Brief: Reproduce each line exactly. Skip none.
□ □ □
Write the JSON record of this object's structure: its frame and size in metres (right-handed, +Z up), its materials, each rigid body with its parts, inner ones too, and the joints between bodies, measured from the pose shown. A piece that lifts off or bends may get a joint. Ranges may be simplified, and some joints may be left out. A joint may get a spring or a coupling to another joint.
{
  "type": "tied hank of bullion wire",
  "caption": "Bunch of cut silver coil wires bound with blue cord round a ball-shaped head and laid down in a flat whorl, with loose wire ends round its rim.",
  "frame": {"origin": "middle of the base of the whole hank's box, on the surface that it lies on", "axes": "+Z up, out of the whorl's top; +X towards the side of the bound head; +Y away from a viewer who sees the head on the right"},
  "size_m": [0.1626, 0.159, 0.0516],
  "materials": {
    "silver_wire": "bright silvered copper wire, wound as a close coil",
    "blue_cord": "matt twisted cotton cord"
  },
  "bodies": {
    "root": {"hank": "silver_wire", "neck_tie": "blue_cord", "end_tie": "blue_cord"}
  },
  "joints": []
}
□ □ □
Output of the task:
Write the JSON record of this object's structure: its frame and size in metres (right-handed, +Z up), its materials, each rigid body with its parts, inner ones too, and the joints between bodies, measured from the pose shown. A piece that lifts off or bends may get a joint. Ranges may be simplified, and some joints may be left out. A joint may get a spring or a coupling to another joint.
{
  "type": "tied hank of bullion wire",
  "caption": "Bunch of cut silver coil wires bound with blue cord round a ball-shaped head and laid down in a flat whorl, with loose wire ends round its rim.",
  "frame": {"origin": "middle of the base of the whole hank's box, on the surface that it lies on", "axes": "+Z up, out of the whorl's top; +X towards the side of the bound head; +Y away from a viewer who sees the head on the right"},
  "size_m": [0.1626, 0.159, 0.0516],
  "materials": {
    "silver_wire": "bright silvered copper wire, wound as a close coil",
    "blue_cord": "matt twisted cotton cord"
  },
  "bodies": {
    "root": {"hank": "silver_wire", "neck_tie": "blue_cord", "end_tie": "blue_cord"}
  },
  "joints": []
}